A sign sits on a table informing discussion participants what the political topic is and who’s commenting it at the Student Pavilion on the Tempe campus on Thursday, Sept. 16, 2021/Photo by Angelina Steel | The State Press.
By Alexis Waiss | State Press
Members of ASU’s political organizations, various students and professors, all with the intent of discussing politically divisive social issues, gathered in the Senita Ballroom for the third annual Bridge the Gap event Thursday.
Organized by Bridge ASU, the event was meant to provide a safe space for members of the University community to learn more about policy and gain an understanding of differing political views on issues likeCOVID-19 regulations, climate change, carrying firearms on campus, immigration, abortion, censorship and voting.
According to survey data gathered by the Pew Research Center, voter attitudes on disputes related to race, gender, religion and immigration were more polarized before the 2020 presidential election than they were in 2016.
Guest speakers and several student organizations — ASU Young Democrats, ASU College Republicans, the Alexander Hamilton Society, Young Americans for Liberty and more — divided into 17 stations. Each moderated 15-minute intervals of “civic dialogue” about a specific issue.
Due to COVID-19, Thursday’s event was the first of its kind since 2019. Over 100 people attended this year’s event.

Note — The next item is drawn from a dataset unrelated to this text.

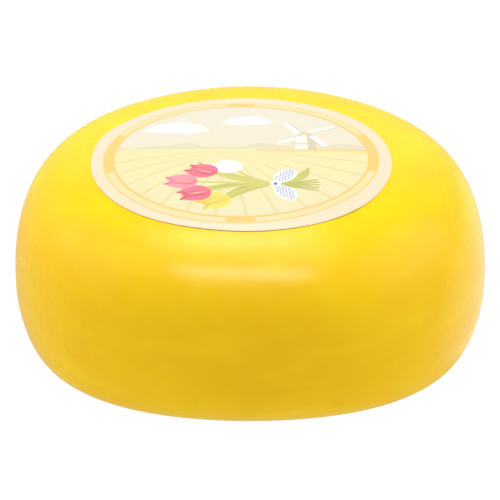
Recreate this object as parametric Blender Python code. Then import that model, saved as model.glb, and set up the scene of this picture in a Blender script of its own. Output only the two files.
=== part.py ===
"""A whole young gouda cheese: a low round wheel in a wax coat, with a round label lying on its top.

Metres, +Z up. The origin is the centre of the flat base that the wheel stands on.
The front of the wheel, from which the label is seen upright, faces -Y.
"""
import math

import bmesh
import bpy
from mathutils import Vector

# The wheel, widest at its belly, which lies low because the soft curd settles as it ripens
WHEEL_RADIUS = 0.124
BELLY_HEIGHT = 0.0243
TOP_ABOVE_BELLY = 0.0742

# The top stays nearly level far out, then turns over one wide shoulder down to the belly
TOP_FLATNESS = 6.1
SHOULDER_POWER = 2.26
TOP_CROWN = 0.006

# The foot: the flat print that the wheel stands on is not quite round
PRINT_RADIUS = 0.1153
PRINT_FOUR_SIDED = 0.0031
PRINT_TWO_SIDED = 0.0031
FOOT_POWER = 1.85

# The label, a round sheet stuck on a little off centre
LABEL_RADIUS = 0.0764
LABEL_CENTRE = (-0.0041, -0.0160)
LABEL_THICKNESS = 0.0006
LABEL_GAP = 0.0003

# How finely the faces are cut
WHEEL_SIDES = 96
TOP_RINGS = 3
SHOULDER_RINGS = 20
FOOT_RINGS = 8
LABEL_SIDES = 72
LABEL_RINGS = 9
LABEL_RING_CROWDING = 0.6

COAT_COLOUR = (0.82, 0.47, 0.012)
COAT_ROUGHNESS = 0.35
LABEL_COLOUR = (0.90, 0.78, 0.50)
LABEL_ROUGHNESS = 0.6


def clear_scene():
    for thing in list(bpy.data.objects):
        bpy.data.objects.remove(thing, do_unlink=True)


def make_material(name, colour, roughness):
    material = bpy.data.materials.new(name)
    material.use_nodes = True
    shader = material.node_tree.nodes["Principled BSDF"]
    shader.inputs["Base Color"].default_value = (*colour, 1.0)
    shader.inputs["Roughness"].default_value = roughness
    shader.inputs["Metallic"].default_value = 0.0
    return material


def top_height(radius):
    """Height of the upper surface at a distance from the wheel's axis."""
    outward = min(radius / WHEEL_RADIUS, 1.0)
    shoulder = (1 - outward ** TOP_FLATNESS) ** (1 / SHOULDER_POWER)
    return BELLY_HEIGHT + TOP_ABOVE_BELLY * (1 - TOP_CROWN * outward ** 2) * shoulder


def shoulder_radius(share):
    """Radii that lie closer together where the shoulder turns; share runs from 0 at the middle to 1."""
    return WHEEL_RADIUS * math.sin(share * math.pi / 2) ** (2 / TOP_FLATNESS)


def print_radius(azimuth):
    """Radius of the flat that the wheel stands on; azimuth is measured from the front."""
    four_sided = PRINT_FOUR_SIDED * math.cos(4 * azimuth)
    two_sided = PRINT_TWO_SIDED * math.cos(2 * azimuth)
    return PRINT_RADIUS - four_sided - two_sided


def add_ring(mesh, radius_at, height):
    """One level loop of vertices; radius_at gives its radius for an azimuth measured from the front."""
    ring = []
    for index in range(WHEEL_SIDES):
        azimuth = 2 * math.pi * index / WHEEL_SIDES
        radius = radius_at(azimuth)
        ring.append(mesh.verts.new((radius * math.sin(azimuth), -radius * math.cos(azimuth), height)))
    return ring


def bridge(mesh, upper, lower):
    """Quads between two loops, the outer side facing out."""
    sides = len(upper)
    for index in range(sides):
        following = (index + 1) % sides
        mesh.faces.new((upper[index], lower[index], lower[following], upper[following]))


def close_with_fan(mesh, ring, centre, facing_up):
    middle = mesh.verts.new(centre)
    sides = len(ring)
    for index in range(sides):
        first, second = ring[index], ring[(index + 1) % sides]
        mesh.faces.new((middle, first, second) if facing_up else (middle, second, first))


def finish_object(mesh, name, material):
    bmesh.ops.triangulate(mesh, faces=mesh.faces[:], quad_method="SHORT_EDGE")
    data = bpy.data.meshes.new(name)
    mesh.to_mesh(data)
    mesh.free()
    data.materials.append(material)
    data.shade_smooth()
    piece = bpy.data.objects.new(name, data)
    bpy.context.scene.collection.objects.link(piece)
    return piece


def top_and_shoulder(mesh):
    first_radius = shoulder_radius(1 / SHOULDER_RINGS)
    radii = [first_radius * index / (TOP_RINGS + 1) for index in range(1, TOP_RINGS + 1)]
    radii += [shoulder_radius(index / SHOULDER_RINGS) for index in range(1, SHOULDER_RINGS + 1)]
    return [add_ring(mesh, lambda azimuth: radius, top_height(radius)) for radius in radii]


def foot(mesh):
    """Loops below the belly, each between the belly's circle and the outline of the print."""
    rings = []
    for index in range(FOOT_RINGS - 1, -1, -1):
        turn = index / FOOT_RINGS * math.pi / 2
        outward = math.sin(turn) ** (2 / FOOT_POWER)
        downward = math.cos(turn) ** (2 / FOOT_POWER)

        def foot_radius(azimuth):
            inner = print_radius(azimuth)
            return inner + (WHEEL_RADIUS - inner) * outward

        rings.append(add_ring(mesh, foot_radius, BELLY_HEIGHT * (1 - downward)))
    return rings


def build_wheel():
    mesh = bmesh.new()
    rings = top_and_shoulder(mesh) + foot(mesh)
    close_with_fan(mesh, rings[0], (0, 0, top_height(0)), True)
    for upper, lower in zip(rings, rings[1:]):
        bridge(mesh, upper, lower)
    close_with_fan(mesh, rings[-1], (0, 0, 0), False)
    return finish_object(mesh, "wheel", make_material("wax coat", COAT_COLOUR, COAT_ROUGHNESS))


def label_ring(mesh, radius, lift):
    """A loop of the label, laid on the top of the wheel and bent down with it."""
    ring = []
    for index in range(LABEL_SIDES):
        azimuth = 2 * math.pi * index / LABEL_SIDES
        place = Vector(LABEL_CENTRE) + radius * Vector((math.sin(azimuth), -math.cos(azimuth)))
        ring.append(mesh.verts.new((place.x, place.y, top_height(place.length) + lift)))
    return ring


def build_label():
    mesh = bmesh.new()
    under = LABEL_GAP
    over = LABEL_GAP + LABEL_THICKNESS
    shares = [index / LABEL_RINGS for index in range(1, LABEL_RINGS + 1)]
    radii = [LABEL_RADIUS * share ** LABEL_RING_CROWDING for share in shares]
    upper_rings = [label_ring(mesh, radius, over) for radius in radii]
    lower_rings = [label_ring(mesh, radius, under) for radius in reversed(radii)]
    rings = upper_rings + lower_rings
    middle_height = top_height(Vector(LABEL_CENTRE).length)
    close_with_fan(mesh, rings[0], (*LABEL_CENTRE, middle_height + over), True)
    for upper, lower in zip(rings, rings[1:]):
        bridge(mesh, upper, lower)
    close_with_fan(mesh, rings[-1], (*LABEL_CENTRE, middle_height + under), False)
    return finish_object(mesh, "label", make_material("printed paper", LABEL_COLOUR, LABEL_ROUGHNESS))


def main():
    clear_scene()
    build_wheel()
    build_label()


main()
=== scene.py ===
# %% [markdown]
# # A whole gouda in its yellow coat
#
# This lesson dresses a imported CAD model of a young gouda: a low round wheel of pressed curd in a yellow
# coat, with a round paper label stuck on its top. The main sizes come from the CAD model. The script
# adds what the eye looks for: the skin with its faint hollows, the print, the paper's edge, the light.

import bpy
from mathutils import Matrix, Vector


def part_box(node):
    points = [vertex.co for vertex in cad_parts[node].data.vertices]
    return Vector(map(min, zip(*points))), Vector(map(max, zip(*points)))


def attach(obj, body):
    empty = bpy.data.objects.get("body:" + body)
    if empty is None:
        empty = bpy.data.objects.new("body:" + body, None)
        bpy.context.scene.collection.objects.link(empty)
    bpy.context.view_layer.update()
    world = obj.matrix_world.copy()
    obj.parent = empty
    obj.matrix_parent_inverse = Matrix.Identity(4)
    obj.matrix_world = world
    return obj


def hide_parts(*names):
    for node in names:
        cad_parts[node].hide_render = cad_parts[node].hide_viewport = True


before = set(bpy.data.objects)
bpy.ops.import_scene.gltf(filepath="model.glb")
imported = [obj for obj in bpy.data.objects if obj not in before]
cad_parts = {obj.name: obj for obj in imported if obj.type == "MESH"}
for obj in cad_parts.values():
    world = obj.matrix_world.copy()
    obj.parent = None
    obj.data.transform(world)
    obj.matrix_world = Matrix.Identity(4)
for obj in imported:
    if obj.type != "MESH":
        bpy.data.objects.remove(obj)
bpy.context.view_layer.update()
print("pieces in the model:", sorted(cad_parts))

# %% [markdown]
# ## Sizes
#
# Blender works in metres. The wheel is widest at its belly, which lies low, because soft curd settles
# while it ripens. Its overall sizes are read off the model. The curves between them follow from a few
# numbers: how flat the top is, how full the shoulder and the foot are, and how far the flat print that
# it stands on is from round.

# %% Read the sizes
import math

import bpy
import numpy as np
from mathutils import Vector, noise
from mathutils.bvhtree import BVHTree
from mathutils.geometry import delaunay_2d_cdt

MM = 0.001

wheel_low, wheel_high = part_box("wheel")
label_low, label_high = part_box("label")
WHEEL_RADIUS = wheel_high.x
WHEEL_HEIGHT = wheel_high.z
LABEL_RADIUS = (label_high.x - label_low.x) / 2
LABEL_CENTRE = Vector((label_low.x + label_high.x, label_low.y + label_high.y)) / 2

BELLY_HEIGHT = 24.3 * MM
TOP_FLATNESS = 6.1
SHOULDER_POWER = 2.26
TOP_CROWN = 0.006
PRINT_RADIUS = 115.3 * MM
PRINT_FOUR_SIDED = 3.1 * MM
PRINT_TWO_SIDED = 3.1 * MM
FOOT_POWER = 1.85
print(f"wheel {2000 * WHEEL_RADIUS:.1f} mm across and {1000 * WHEEL_HEIGHT:.1f} mm high,"
      f" label {2000 * LABEL_RADIUS:.1f} mm across")

# %% [markdown]
# ## Colours and nodes
#
# A colour picked from a screen is in sRGB, and a shader calculates in linear light, so one function
# turns a hex value into linear numbers. A second one adds a shader node with its settings, its values
# and its links, which keeps the material cells down to one call for each node.

# %% Helpers for materials
def hex_to_linear(text):
    """Linear red, green, blue and alpha for an sRGB hex value."""
    shares = [int(text[start:start + 2], 16) / 255 for start in (1, 3, 5)]
    linear = [share / 12.92 if share <= 0.04045 else ((share + 0.055) / 1.055) ** 2.4 for share in shares]
    return (*linear, 1.0)


def add_node(material, kind, settings=None, inputs=None):
    """Adds a node. inputs gives for each socket its value, or the output socket that feeds it."""
    tree = material.node_tree
    node = tree.nodes.new(kind)
    for name, value in (settings or {}).items():
        setattr(node, name, value)
    for name, value in (inputs or {}).items():
        if isinstance(value, bpy.types.NodeSocket):
            tree.links.new(value, node.inputs[name])
        else:
            node.inputs[name].default_value = value
    return node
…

Makenzie Tyson, political affairs director at Bridge ASU and a junior studying political science and justice studies, kicked off this year’s event with words of encouragement in response to society’s intensifying political polarization.
“Bridge USA was born in the wake of the 2016 presidential election, when polarization and hostility were at all-time highs and unfortunately, those feelings have only increased,” Tyson said. “It’s going to take all of us committing to changing the political climate here at ASU if we want to change the political climate in our country.”